▸ Exercise requirements: Note each line where "axes" appears, and copy it.

======== Raw data ========

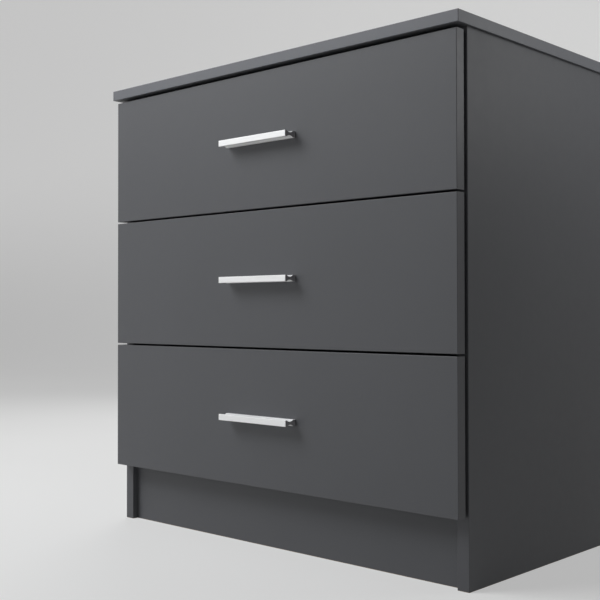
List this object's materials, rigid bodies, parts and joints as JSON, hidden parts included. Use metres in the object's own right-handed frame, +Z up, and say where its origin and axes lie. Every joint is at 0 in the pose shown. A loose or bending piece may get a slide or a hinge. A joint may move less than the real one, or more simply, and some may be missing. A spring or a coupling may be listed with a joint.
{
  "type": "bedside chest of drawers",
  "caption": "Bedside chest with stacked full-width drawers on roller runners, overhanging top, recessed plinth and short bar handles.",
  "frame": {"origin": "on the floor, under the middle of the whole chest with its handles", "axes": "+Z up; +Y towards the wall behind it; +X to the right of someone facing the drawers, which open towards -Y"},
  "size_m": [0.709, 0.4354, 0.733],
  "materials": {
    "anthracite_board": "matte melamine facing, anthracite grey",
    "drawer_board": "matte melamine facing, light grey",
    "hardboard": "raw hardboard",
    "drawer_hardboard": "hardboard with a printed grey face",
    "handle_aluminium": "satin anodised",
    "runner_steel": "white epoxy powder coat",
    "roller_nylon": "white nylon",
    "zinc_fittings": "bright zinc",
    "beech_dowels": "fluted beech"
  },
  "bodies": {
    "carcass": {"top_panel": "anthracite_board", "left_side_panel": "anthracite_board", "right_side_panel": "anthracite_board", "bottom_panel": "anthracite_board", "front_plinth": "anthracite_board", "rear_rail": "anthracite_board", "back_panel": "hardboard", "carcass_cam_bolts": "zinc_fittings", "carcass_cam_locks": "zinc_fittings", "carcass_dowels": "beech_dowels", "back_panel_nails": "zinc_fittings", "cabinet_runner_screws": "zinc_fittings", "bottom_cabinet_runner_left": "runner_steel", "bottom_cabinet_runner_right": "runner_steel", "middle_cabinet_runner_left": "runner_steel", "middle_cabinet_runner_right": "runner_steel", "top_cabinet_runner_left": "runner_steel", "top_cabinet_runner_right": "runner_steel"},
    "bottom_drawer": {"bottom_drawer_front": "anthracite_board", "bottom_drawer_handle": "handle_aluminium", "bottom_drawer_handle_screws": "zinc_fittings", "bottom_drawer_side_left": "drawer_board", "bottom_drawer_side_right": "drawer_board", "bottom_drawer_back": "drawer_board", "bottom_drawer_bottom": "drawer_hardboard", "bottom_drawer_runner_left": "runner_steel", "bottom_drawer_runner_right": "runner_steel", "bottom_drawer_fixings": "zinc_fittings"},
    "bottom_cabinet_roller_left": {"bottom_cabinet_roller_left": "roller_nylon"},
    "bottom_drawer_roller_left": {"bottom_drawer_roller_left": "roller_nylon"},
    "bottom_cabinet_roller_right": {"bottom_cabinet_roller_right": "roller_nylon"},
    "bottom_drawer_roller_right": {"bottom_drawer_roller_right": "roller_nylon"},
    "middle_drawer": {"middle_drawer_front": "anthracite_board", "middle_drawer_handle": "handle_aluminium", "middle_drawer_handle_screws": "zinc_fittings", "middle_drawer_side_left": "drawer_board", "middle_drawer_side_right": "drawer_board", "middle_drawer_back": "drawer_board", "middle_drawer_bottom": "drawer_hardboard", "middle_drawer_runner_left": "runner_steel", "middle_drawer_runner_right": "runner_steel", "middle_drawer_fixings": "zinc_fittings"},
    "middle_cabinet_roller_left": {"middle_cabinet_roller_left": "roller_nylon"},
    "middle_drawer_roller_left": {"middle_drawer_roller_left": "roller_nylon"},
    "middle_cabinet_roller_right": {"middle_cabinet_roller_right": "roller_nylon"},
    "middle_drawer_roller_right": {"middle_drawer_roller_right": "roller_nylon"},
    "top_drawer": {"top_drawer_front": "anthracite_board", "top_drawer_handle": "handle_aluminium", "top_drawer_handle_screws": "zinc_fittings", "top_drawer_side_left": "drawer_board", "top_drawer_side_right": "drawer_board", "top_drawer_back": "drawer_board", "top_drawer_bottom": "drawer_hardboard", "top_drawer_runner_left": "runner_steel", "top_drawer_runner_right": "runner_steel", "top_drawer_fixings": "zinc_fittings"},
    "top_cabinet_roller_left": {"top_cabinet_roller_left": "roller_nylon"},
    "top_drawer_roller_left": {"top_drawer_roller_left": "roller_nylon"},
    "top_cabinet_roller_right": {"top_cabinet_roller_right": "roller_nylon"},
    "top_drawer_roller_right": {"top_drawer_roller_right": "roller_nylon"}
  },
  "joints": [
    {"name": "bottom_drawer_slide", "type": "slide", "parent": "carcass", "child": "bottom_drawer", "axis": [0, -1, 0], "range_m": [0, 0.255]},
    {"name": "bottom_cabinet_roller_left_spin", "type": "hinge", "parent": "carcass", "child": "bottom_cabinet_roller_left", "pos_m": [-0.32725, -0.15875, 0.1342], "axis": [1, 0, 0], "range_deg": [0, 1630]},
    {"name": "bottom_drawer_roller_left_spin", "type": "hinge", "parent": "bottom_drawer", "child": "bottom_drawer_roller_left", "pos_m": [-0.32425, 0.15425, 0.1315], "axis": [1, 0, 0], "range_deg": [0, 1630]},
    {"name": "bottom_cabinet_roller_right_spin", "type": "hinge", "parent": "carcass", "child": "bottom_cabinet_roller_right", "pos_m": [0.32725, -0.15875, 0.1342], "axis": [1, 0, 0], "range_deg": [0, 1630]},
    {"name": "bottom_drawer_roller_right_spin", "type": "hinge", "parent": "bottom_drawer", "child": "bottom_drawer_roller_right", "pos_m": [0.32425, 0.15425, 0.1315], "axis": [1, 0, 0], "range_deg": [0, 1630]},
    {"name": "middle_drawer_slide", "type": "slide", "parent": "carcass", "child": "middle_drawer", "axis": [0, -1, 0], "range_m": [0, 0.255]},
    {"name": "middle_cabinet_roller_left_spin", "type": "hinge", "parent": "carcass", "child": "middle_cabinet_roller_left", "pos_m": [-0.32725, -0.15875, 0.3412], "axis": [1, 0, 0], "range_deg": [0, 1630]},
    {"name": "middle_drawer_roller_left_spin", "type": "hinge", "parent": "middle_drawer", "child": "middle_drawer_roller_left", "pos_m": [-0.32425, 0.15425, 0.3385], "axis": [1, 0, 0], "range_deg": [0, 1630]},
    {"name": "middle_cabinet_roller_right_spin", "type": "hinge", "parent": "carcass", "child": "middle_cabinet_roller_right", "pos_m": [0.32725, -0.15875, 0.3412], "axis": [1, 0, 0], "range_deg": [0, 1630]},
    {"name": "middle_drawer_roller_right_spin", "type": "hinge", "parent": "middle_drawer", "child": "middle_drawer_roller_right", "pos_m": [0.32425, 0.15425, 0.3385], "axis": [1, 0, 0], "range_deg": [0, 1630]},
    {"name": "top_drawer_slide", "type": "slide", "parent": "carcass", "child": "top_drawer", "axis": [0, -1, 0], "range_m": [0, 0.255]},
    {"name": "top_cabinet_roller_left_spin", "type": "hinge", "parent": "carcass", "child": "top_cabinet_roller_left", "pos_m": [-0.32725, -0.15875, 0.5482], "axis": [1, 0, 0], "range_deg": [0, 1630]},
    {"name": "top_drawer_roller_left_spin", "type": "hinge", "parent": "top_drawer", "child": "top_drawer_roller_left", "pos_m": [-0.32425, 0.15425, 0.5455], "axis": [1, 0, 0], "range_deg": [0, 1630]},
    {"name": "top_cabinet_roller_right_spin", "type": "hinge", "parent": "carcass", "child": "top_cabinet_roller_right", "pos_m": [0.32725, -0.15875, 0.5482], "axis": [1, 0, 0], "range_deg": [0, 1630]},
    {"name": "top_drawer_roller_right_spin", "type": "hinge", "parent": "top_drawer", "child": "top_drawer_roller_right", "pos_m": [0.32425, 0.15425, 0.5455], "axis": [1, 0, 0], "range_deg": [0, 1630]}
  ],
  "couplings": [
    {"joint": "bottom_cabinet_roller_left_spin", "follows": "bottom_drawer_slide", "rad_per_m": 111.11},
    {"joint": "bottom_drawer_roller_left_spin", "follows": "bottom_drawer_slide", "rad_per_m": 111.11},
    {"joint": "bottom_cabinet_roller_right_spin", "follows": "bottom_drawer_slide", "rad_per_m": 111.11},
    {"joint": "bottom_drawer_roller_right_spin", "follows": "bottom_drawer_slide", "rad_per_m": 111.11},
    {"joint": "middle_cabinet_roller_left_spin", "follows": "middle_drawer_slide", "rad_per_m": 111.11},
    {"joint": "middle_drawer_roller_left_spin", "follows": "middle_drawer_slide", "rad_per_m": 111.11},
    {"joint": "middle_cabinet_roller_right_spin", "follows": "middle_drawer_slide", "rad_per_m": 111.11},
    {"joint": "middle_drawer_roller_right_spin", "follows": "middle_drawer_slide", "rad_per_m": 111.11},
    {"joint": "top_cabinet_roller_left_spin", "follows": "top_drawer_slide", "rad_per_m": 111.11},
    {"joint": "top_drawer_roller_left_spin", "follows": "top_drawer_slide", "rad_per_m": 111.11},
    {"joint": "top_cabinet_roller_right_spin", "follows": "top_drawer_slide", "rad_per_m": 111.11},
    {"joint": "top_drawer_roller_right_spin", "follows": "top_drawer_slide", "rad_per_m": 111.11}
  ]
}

========

▸ Full answer:
List this object's materials, rigid bodies, parts and joints as JSON, hidden parts included. Use metres in the object's own right-handed frame, +Z up, and say where its origin and axes lie. Every joint is at 0 in the pose shown. A loose or bending piece may get a slide or a hinge. A joint may move less than the real one, or more simply, and some may be missing. A spring or a coupling may be listed with a joint.
  "frame": {"origin": "on the floor, under the middle of the whole chest with its handles", "axes": "+Z up; +Y towards the wall behind it; +X to the right of someone facing the drawers, which open towards -Y"},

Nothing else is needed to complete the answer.